* **Given entries**:
---*---

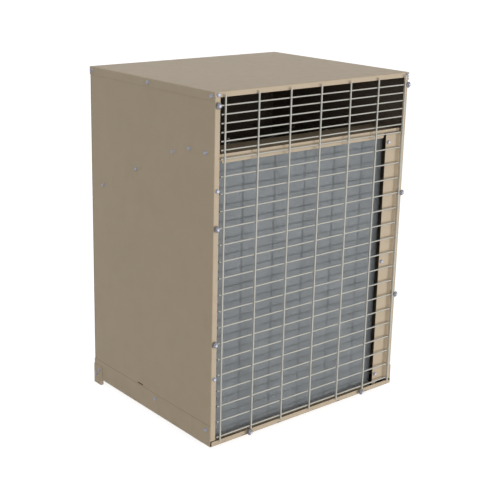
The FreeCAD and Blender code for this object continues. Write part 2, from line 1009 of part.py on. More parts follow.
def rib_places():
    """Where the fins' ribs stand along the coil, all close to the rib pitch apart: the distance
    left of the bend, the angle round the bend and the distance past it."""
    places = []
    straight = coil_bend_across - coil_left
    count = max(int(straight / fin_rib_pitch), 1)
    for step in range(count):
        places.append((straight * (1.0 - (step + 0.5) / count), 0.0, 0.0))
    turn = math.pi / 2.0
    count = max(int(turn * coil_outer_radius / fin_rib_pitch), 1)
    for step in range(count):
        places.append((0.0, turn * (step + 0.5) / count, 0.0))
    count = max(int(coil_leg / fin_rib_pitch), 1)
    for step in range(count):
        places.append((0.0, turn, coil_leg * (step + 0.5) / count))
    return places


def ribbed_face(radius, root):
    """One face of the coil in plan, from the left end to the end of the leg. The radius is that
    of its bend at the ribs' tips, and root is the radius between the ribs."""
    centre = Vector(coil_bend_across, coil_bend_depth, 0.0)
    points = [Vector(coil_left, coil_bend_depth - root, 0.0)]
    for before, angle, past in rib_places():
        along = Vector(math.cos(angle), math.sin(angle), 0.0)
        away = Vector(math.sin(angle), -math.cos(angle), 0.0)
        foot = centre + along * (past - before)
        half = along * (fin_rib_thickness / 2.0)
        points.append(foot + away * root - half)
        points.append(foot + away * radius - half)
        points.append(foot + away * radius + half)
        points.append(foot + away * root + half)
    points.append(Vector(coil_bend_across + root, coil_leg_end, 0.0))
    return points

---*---

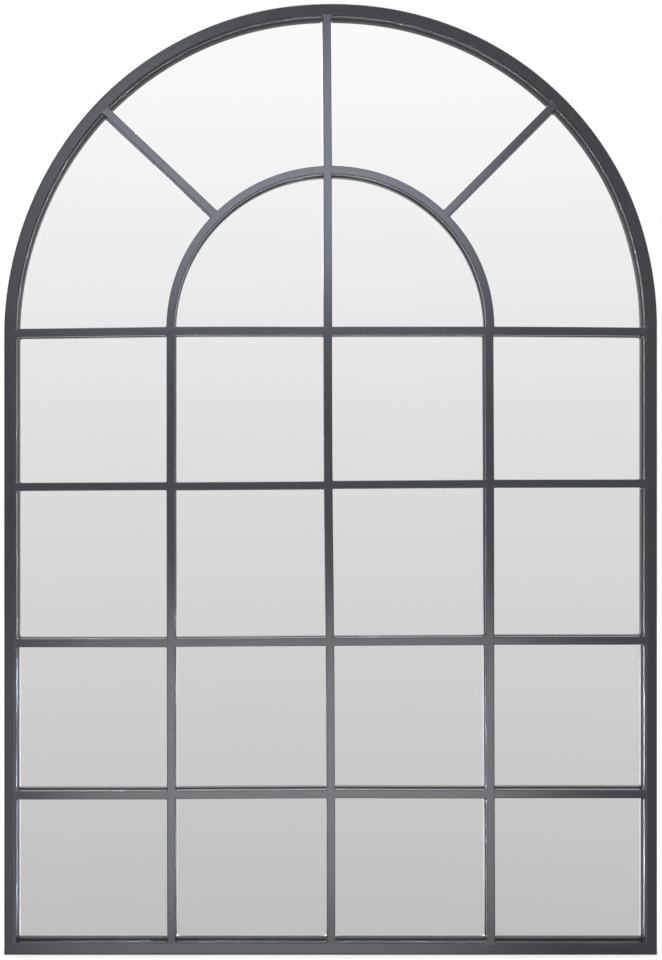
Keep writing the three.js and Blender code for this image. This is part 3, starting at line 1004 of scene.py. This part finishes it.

---*---

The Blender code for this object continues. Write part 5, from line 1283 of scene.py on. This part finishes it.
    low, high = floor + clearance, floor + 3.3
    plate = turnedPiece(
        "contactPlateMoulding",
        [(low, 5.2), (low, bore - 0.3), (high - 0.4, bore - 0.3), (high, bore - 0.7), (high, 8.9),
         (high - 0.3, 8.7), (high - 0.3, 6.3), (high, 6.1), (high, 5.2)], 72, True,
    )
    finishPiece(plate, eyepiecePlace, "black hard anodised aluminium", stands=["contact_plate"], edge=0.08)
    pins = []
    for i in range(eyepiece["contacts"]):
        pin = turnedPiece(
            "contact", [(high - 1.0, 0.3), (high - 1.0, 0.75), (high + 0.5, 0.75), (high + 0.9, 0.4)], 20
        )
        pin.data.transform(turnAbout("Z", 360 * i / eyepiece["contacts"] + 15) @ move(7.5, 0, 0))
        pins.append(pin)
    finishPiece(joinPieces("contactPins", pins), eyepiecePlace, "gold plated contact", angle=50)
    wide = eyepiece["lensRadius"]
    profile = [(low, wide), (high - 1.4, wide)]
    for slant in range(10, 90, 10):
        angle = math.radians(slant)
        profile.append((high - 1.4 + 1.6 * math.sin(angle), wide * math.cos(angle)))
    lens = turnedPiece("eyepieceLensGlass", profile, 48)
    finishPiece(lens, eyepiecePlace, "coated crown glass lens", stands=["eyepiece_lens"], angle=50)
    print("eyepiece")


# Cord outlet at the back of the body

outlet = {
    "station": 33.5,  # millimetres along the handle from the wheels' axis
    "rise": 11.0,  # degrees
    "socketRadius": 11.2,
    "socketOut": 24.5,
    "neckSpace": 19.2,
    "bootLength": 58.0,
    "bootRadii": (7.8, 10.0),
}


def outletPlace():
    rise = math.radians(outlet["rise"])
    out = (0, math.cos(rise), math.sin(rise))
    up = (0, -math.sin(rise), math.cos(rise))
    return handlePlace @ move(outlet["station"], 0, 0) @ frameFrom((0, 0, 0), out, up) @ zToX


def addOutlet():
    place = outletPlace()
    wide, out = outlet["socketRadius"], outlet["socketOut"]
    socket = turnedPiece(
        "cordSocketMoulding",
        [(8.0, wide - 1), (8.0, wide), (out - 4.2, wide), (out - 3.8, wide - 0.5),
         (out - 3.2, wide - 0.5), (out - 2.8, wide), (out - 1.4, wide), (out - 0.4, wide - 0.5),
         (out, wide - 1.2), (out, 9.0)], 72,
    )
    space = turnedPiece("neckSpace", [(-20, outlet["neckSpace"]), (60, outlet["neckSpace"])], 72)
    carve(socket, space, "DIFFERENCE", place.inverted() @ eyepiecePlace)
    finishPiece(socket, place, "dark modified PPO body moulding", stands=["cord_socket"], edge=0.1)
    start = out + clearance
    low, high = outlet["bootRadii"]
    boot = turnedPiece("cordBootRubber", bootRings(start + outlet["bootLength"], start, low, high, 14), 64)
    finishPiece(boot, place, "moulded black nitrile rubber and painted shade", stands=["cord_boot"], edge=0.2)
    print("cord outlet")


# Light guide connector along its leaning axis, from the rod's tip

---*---

* **To do**:
Reproduce exactly, and only, the lines from the one that contains "The FreeCAD and" down to the one that contains "return points", both ends included.

* **Solved problem**:
The FreeCAD and Blender code for this object continues. Write part 2, from line 1009 of part.py on. More parts follow.
def rib_places():
    """Where the fins' ribs stand along the coil, all close to the rib pitch apart: the distance
    left of the bend, the angle round the bend and the distance past it."""
    places = []
    straight = coil_bend_across - coil_left
    count = max(int(straight / fin_rib_pitch), 1)
    for step in range(count):
        places.append((straight * (1.0 - (step + 0.5) / count), 0.0, 0.0))
    turn = math.pi / 2.0
    count = max(int(turn * coil_outer_radius / fin_rib_pitch), 1)
    for step in range(count):
        places.append((0.0, turn * (step + 0.5) / count, 0.0))
    count = max(int(coil_leg / fin_rib_pitch), 1)
    for step in range(count):
        places.append((0.0, turn, coil_leg * (step + 0.5) / count))
    return places


def ribbed_face(radius, root):
    """One face of the coil in plan, from the left end to the end of the leg. The radius is that
    of its bend at the ribs' tips, and root is the radius between the ribs."""
    centre = Vector(coil_bend_across, coil_bend_depth, 0.0)
    points = [Vector(coil_left, coil_bend_depth - root, 0.0)]
    for before, angle, past in rib_places():
        along = Vector(math.cos(angle), math.sin(angle), 0.0)
        away = Vector(math.sin(angle), -math.cos(angle), 0.0)
        foot = centre + along * (past - before)
        half = along * (fin_rib_thickness / 2.0)
        points.append(foot + away * root - half)
        points.append(foot + away * radius - half)
        points.append(foot + away * radius + half)
        points.append(foot + away * root + half)
    points.append(Vector(coil_bend_across + root, coil_leg_end, 0.0))
    return points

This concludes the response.